### What is required
Pick out every line that holds the string "origin" and copy it.

--- Data extract ---

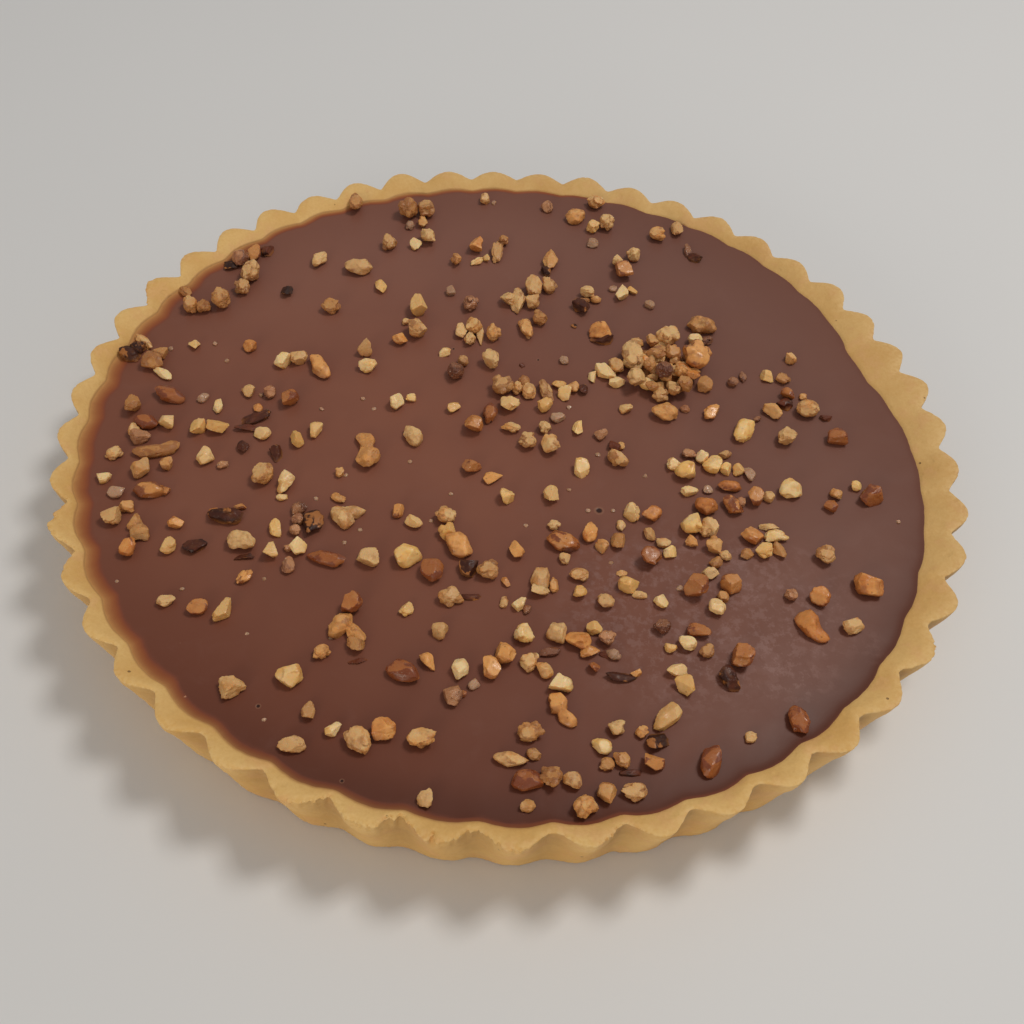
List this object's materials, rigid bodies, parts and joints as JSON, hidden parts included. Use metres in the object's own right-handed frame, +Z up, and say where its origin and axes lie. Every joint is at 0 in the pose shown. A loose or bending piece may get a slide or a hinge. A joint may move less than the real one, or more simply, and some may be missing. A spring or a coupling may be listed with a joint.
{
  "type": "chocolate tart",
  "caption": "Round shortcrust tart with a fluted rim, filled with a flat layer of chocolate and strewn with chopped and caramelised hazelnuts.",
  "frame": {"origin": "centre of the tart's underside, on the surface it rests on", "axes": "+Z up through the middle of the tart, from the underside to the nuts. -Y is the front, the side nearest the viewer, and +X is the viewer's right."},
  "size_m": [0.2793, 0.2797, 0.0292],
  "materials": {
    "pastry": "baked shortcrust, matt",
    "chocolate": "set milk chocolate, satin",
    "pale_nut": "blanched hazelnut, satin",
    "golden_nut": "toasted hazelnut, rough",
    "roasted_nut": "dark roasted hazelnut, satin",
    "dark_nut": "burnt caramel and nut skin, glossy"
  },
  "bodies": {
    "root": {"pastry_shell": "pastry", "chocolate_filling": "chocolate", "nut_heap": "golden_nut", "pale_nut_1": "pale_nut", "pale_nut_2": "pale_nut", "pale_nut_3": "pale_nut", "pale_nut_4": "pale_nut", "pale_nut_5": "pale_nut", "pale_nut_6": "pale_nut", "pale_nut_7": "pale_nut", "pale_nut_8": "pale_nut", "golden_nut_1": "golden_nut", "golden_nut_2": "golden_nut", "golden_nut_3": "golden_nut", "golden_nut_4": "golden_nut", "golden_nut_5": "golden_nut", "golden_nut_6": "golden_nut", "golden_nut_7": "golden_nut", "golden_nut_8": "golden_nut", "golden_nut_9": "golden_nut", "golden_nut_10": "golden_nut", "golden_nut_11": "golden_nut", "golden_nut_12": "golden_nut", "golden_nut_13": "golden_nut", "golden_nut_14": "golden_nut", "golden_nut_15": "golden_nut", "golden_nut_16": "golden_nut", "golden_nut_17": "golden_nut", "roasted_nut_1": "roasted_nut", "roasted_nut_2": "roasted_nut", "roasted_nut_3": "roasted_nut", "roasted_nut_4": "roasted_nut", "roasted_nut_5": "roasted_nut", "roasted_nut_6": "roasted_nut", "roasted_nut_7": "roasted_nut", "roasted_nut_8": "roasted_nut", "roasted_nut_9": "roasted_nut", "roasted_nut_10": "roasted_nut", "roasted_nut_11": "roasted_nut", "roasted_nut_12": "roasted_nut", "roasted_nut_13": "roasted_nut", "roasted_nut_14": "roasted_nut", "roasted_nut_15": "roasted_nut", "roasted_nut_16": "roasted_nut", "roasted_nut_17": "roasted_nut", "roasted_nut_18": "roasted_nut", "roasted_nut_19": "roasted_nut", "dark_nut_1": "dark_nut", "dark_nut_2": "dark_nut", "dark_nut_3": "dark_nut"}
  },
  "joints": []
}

---

### Answer to the task
List this object's materials, rigid bodies, parts and joints as JSON, hidden parts included. Use metres in the object's own right-handed frame, +Z up, and say where its origin and axes lie. Every joint is at 0 in the pose shown. A loose or bending piece may get a slide or a hinge. A joint may move less than the real one, or more simply, and some may be missing. A spring or a coupling may be listed with a joint.
  "frame": {"origin": "centre of the tart's underside, on the surface it rests on", "axes": "+Z up through the middle of the tart, from the underside to the nuts. -Y is the front, the side nearest the viewer, and +X is the viewer's right."},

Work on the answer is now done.